Now, on to bass. This is one area where I disagree with many posters regarding the W4R who say that it is lacking in bass. I'm not sure if some people are getting a bad seal, or maybe expect a thump every time a rhythm guitarist hits the low E. To me, it has a far greater bass capability than the UM3X. The UM3X has delightfully punchy bass with good tone, but it's hardly detailed and rarely layered on deeper bass. On the Westone 4, you get tight, crisp, layered bass. You'll hear bass you never knew existed layered under the bass you know is there. Listening to hip hop like Jay-Z, Biggie, LMFAO, Far East Movement, etc truly comes to life with warm full mids and highs and incredibly detailed bass which doesn't overpower the song yet makes itself felt on several levels. With rock, you hear the bassist as it is meant to be, underlying the rhythm guitar with deep descriptive sounds. The bass on the UM3X is punchy and good; the bass on the Westone 4 is the best I've ever heard.

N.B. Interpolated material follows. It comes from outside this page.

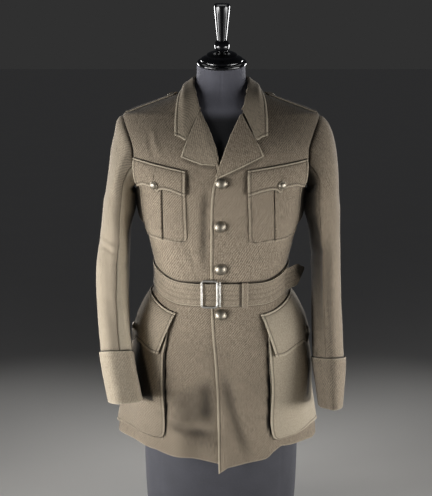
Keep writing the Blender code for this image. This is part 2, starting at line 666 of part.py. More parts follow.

Lastly, I want to make a note on the one place I feel the W4 is truly lacking: listening at low volumes. With its punch and forward upper mids, the UM3X is very easy to listen to at low volumes and still packs good detail into what you're hearing. My W4R needs about 20% more volume to get the same effect. They're good at low volumes, but not great at all. The W4R really shines when you can crank it up a little.

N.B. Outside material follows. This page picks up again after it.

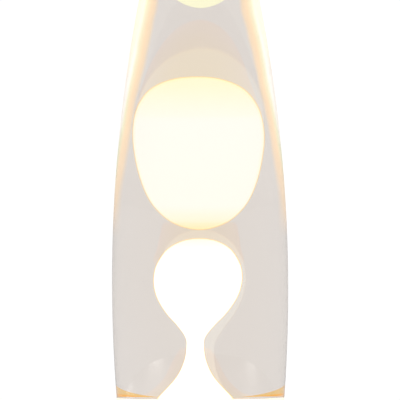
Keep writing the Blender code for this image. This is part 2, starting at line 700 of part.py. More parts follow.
def add_crown(group, tinplate, liner):
    """Crimped crown cap over the mouth, and the liner inside it."""
    liner_z = mouth_z + GAP
    outline = [(0, liner_z), (LINER_RADIUS, liner_z), (LINER_RADIUS, liner_z + LINER_THICKNESS),
               (0, liner_z + LINER_THICKNESS)]
    add_piece("crown_liner", turned(outline, SMALL_STEPS), liner, group)

    bore = LOCK_RADIUS + GAP
    hem = crown_top_z - CROWN_SKIRT
    under = crown_top_z - CROWN_WALL
    outline = [(0, under), (bore - CROWN_WALL, under), (bore + CROWN_FLUTE_DEPTH, under - CROWN_WALL * 2),
               (CROWN_RADIUS - CROWN_WALL, hem), (CROWN_RADIUS, hem),
               (bore + CROWN_WALL + CROWN_FLUTE_DEPTH, under - CROWN_WALL),
               (bore - CROWN_WALL, crown_top_z), (0, crown_top_z)]
    mesh = turned(outline, CROWN_FLUTES * 3)
    for corner in mesh.verts:
        drop = max(under - corner.co.z, 0) / (under - hem)
        angle = math.atan2(corner.co.y, corner.co.x)
        swing = 1 + CROWN_FLUTE_DEPTH * drop * math.cos(CROWN_FLUTES * angle) / CROWN_RADIUS
        corner.co.x *= swing
        corner.co.y *= swing
    add_piece("crown_cap", mesh, tinplate, group)


def add_heat_coil(group, steel):
    """Wire ring, wound like a spring, that spreads the bulb's heat through the wax."""
    centre = floor_z + GAP + COIL_WIRE + COIL_LOOP
    path = []
    for step in range(COIL_TURNS * COIL_POINTS):
        turn = math.tau * step / COIL_POINTS
        angle = turn / COIL_TURNS
        radius = COIL_RADIUS + COIL_LOOP * math.cos(turn)
        path.append(Vector((radius * math.cos(angle), radius * math.sin(angle),
                            centre + COIL_LOOP * math.sin(turn))))
    add_wire("heat_coil", path, COIL_WIRE, True, steel, group)


def add_wax(group, wax):
    """Molten wax: the pool with the column it sends up, a drop on its way and one on top."""
    wall = BOTTLE_WALL + GAP
    low = floor_z + GAP
    room = COIL_LOOP + COIL_WIRE + GAP
    groove = [(COIL_RADIUS - room * math.cos(angle), low + room + COIL_WIRE / 2 + room * math.sin(angle))
              for angle in (0, math.pi / 4, math.pi / 2, 3 * math.pi / 4, math.pi)]
    groove = [(COIL_RADIUS - room, low), *groove, (COIL_RADIUS + room, low)]
    side = side_points(side_start_z, pool_z, 2, wall)
    bed = rounded((0, low), *groove, (side_radius(low, wall), low, BOTTLE_HEEL - BOTTLE_WALL), *side)
    column = smooth(at_height(POOL_WAX), WAX_STEPS)
    column[-1] = (column[-1][0], pool_z)
    add_piece("wax_pool", leaned(turned(bed + column[::-1], STEPS)), wax, group)

    drop = smooth(at_height(MIDDLE_WAX), WAX_STEPS)
    add_piece("wax_drop", leaned(turned(drop, STEPS)), wax, group)

    crest = [(0, level_z), *smooth(at_height(TOP_WAX), WAX_STEPS)]
    add_piece("wax_crest", leaned(turned(crest, STEPS)), wax, group)


def add_liquid(group, liquid):
    """Clear liquid round the wax, in two parts that meet level with the drop's waist."""
    wall = BOTTLE_WALL + GAP
    column = grown(smooth(at_height(POOL_WAX), WAX_STEPS), GAP)
    column[-1] = (column[-1][0], pool_z + GAP)
    drop = grown(smooth(at_height(MIDDLE_WAX), WAX_STEPS), GAP)
    waist = MIDDLE_WAX_WAIST * WAX_STEPS
    split_z = drop[waist][1]
    below = split_z - GAP / 2
    above = split_z + GAP / 2
    outline = [*column, *side_points(pool_z + GAP, below, 5, wall), (drop[waist][0], below),
               *drop[waist + 1:]]
    add_piece("liquid_lower", leaned(turned(outline, STEPS)), liquid, group)

    crest = grown(smooth(at_height(TOP_WAX), WAX_STEPS), GAP)
    crest[0] = (crest[0][0], level_z)
    outline = [*drop[:waist], (drop[waist][0], above), *side_points(above, level_z, 6, wall), *crest]
    add_piece("liquid_upper", leaned(turned(outline, STEPS)), liquid, group)


# Cap --------------------------------------------------------------------------------

def add_cap_shell(group, aluminium):
    """Spun cap that sits on the bottle's taper and hides the neck and the crown."""
    bore_low = side_radius(cap_z) + GAP
    bore_top = CROWN_RADIUS + CAP_SIDE_ROOM
    ceiling = cap_top_z - SHELL_WALL
    outline = rounded((0, ceiling), (bore_top, ceiling, CAP_CORNER - SHELL_WALL), (bore_low, cap_z),
                      (bore_low + SHELL_WALL, cap_z), (bore_top + SHELL_WALL, cap_top_z, CAP_CORNER),
                      (0, cap_top_z), segments=4)
    add_piece("cap_shell", turned(outline, STEPS), aluminium, group)


def build():
    """Put the lamp together from the table up."""
    clear_scene()
    aluminium = finish("spun aluminium", (0.80, 0.80, 0.80), 0.28, metallic=1.0)
    steel = finish("zinc-plated steel", (0.52, 0.53, 0.55), 0.40, metallic=1.0)
    tinplate = finish("tinplate", (0.70, 0.69, 0.66), 0.32, metallic=1.0)
    brass = finish("brass", (0.78, 0.58, 0.26), 0.30, metallic=1.0)
    rubber = finish("rubber", (0.03, 0.03, 0.03), 0.80)
    phenolic = finish("phenolic moulding", (0.04, 0.035, 0.03), 0.45)
    ceramic = finish("ceramic", (0.80, 0.78, 0.72), 0.35)
    glass_black = finish("black glass", (0.02, 0.02, 0.03), 0.10)
    liner = finish("cap liner", (0.75, 0.75, 0.72), 0.60)
    glass = finish("clear glass", (0.95, 0.96, 0.95), 0.02, transmission=1.0)
    liquid = finish("clear liquid", (0.93, 0.92, 0.90), 0.0, transmission=1.0)
    wax = finish("white wax", (0.96, 0.94, 0.86), 0.45)
    tungsten = finish("tungsten", (0.30, 0.30, 0.32), 0.45, metallic=1.0)

    base = assembly("base_assembly")
    add_pads(base, rubber)
    add_bottom_plate(base, steel)
    add_foot_shell(base, aluminium)
    add_grommet(base, rubber)
    add_nut("tube_nut_lower", dish_z - GAP - NUT_HEIGHT, base, steel)
    add_threaded_tube(base, steel)
    add_holder_bracket(base, steel)
    add_nut("tube_nut_upper", upper_nut_z, base, steel)
    add_cup_shell(base, aluminium)
    add_seat_ring(base, steel)
    add_lamp_holder(base, phenolic, ceramic, brass)

    bulb_rise = assembly("bulb_rise_axis", tip_z, base)
    add_bulb_tip(bulb_rise, brass)
    bulb_turn = assembly("bulb_turn_axis", tip_z, bulb_rise)
    add_bulb(bulb_turn, brass, glass_black, glass, tungsten)

    bottle = assembly("bottle_axis", bottle_z, base)
    add_bottle(bottle, glass)
    add_crown(bottle, tinplate, liner)
    add_heat_coil(bottle, steel)
    add_wax(bottle, wax)
    add_liquid(bottle, liquid)

    cap = assembly("cap_axis", cap_z, bottle)
    add_cap_shell(cap, aluminium)


build()
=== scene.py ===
import json
import math

import bmesh
import bpy
from mathutils import Matrix, Vector

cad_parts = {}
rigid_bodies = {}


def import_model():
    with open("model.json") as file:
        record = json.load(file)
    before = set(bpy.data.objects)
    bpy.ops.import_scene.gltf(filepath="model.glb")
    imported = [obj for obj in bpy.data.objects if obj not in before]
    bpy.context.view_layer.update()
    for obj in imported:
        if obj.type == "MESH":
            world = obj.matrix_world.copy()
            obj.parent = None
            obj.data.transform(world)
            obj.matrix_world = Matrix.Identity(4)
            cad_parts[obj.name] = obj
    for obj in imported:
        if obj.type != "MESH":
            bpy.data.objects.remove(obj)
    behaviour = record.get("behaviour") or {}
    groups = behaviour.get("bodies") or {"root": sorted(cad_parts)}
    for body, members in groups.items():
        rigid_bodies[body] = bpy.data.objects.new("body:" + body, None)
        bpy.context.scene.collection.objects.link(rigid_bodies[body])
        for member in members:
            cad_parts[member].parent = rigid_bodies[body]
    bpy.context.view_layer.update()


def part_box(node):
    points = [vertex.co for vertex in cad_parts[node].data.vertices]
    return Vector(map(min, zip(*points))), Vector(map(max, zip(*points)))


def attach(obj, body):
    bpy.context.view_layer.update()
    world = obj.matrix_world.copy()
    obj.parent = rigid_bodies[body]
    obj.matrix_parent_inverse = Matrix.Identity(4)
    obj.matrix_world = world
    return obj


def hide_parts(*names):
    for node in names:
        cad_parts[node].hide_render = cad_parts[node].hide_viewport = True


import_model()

MM = 0.001

# Camera -----------------------------------------------------------------------------
# A long lens far off, level with the middle of the bottle, so that hardly any
# perspective shows. It takes in the bottle from the wax pool up to the last wax.
glass_low, glass_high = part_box("glass_bottle")
VIEW_WIDTH = 200 * MM
CAMERA_DISTANCE = 3000 * MM
CAMERA_HEIGHT = 134.3 * MM           # above the bottle's bottom
CAMERA_SIDESTEP = 0.1 * MM
CAMERA_ROLL = math.radians(0.2)

lens = bpy.data.cameras.new("long_lens")
lens.lens = lens.sensor_width * CAMERA_DISTANCE / VIEW_WIDTH
camera = bpy.data.objects.new("camera", lens)
camera.location = (CAMERA_SIDESTEP, -CAMERA_DISTANCE, glass_low.z + CAMERA_HEIGHT)
camera.rotation_euler = (math.pi / 2, CAMERA_ROLL, 0)
bpy.context.scene.collection.objects.link(camera)
bpy.context.scene.camera = camera


# Foot pads --------------------------------------------------------------------------
# Four stick-on pads of black nitrile rubber, stamped from sheet, under the plate's rim.
# Their lower edge is worn round, and they keep the metal off the table.
FINE_STEPS = 192                     # facets round the shells and the bottle
SMALL_STEPS = 72                     # facets round the fittings
WELD = MM / 1000                     # points nearer than this are one
SHARP = math.radians(35)             # an edge bent more than this is drawn sharp


def linear(code):
    """Turn an sRGB hex code into linear red, green, blue and alpha."""
    parts = [int(code[place:place + 2], 16) / 255 for place in (1, 3, 5)]
    return (*[part / 12.92 if part <= 0.04045 else ((part + 0.055) / 1.055) ** 2.4 for part in parts], 1)


def add_node(material, kind, values=None, links=None):
    """Add a shader node. Values fill its properties, sockets or colour stops, and links feed its sockets.

    A link comes from a socket, or from the first output of a node. A stop is given as its place
    and a hex code, or a number for a plain value.
    """
    node = material.node_tree.nodes.new("ShaderNode" + kind)
    for name, value in (values or {}).items():
        if name == "stops":
            stops = node.color_ramp.elements
            for index, (place, colour) in enumerate(value):
                stop = stops[index] if index < len(stops) else stops.new(place)
                stop.position = place
                stop.color = linear(colour) if isinstance(colour, str) else (colour, colour, colour, 1)
        elif hasattr(node, str(name)):   # some sockets go by their number, not by a name
            setattr(node, name, value)
        else:
            node.inputs[name].default_value = value
    for name, source in (links or {}).items():
        material.node_tree.links.new(source.outputs[0] if hasattr(source, "outputs") else source,
                                     node.inputs[name])
    return node


def new_material(name):
    """Start an empty node material and return it with the place of a point on the piece."""
    material = bpy.data.materials.new(name)
    material.use_nodes = True
    material.node_tree.nodes.clear()
    return material, add_node(material, "TexCoord").outputs["Object"]


def finish_material(material, values, links, volume=None):
    """Close a material with its shader: plain values on the sockets, and patterns linked to the others."""
    shader = add_node(material, "BsdfPrincipled", values, links)
    ends = {"Surface": shader.outputs["BSDF"]}
    if volume:
        ends["Volume"] = volume.outputs["Volume"]
    add_node(material, "OutputMaterial", {}, ends)


def per(size):
    """Texture scale that makes one grain of a pattern this long."""
    return 1 / size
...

My original plan was to buy the W4R and sell the UM3X. I'm having serious second thoughts about selling it. The Westone 4R will easily be my go-to headphone for my 2.5 hour a day train commutes. But when I'm sitting in my favorite chair discovering new stuff on MOG, it's still a serious pleasure to try it out on both the UM3X and W4R. I learn new things about the music I'm listening to from each of them. And, at the very least, the UM3X will be a great backup set if I ever blow a driver or something.
Thanks all! I hope I didn't get any glossary terms wrong. Like I said, I'm new to this, but I really wanted to give my impressions in case anyone else is thinking of upgrading or trying to decide what to buy.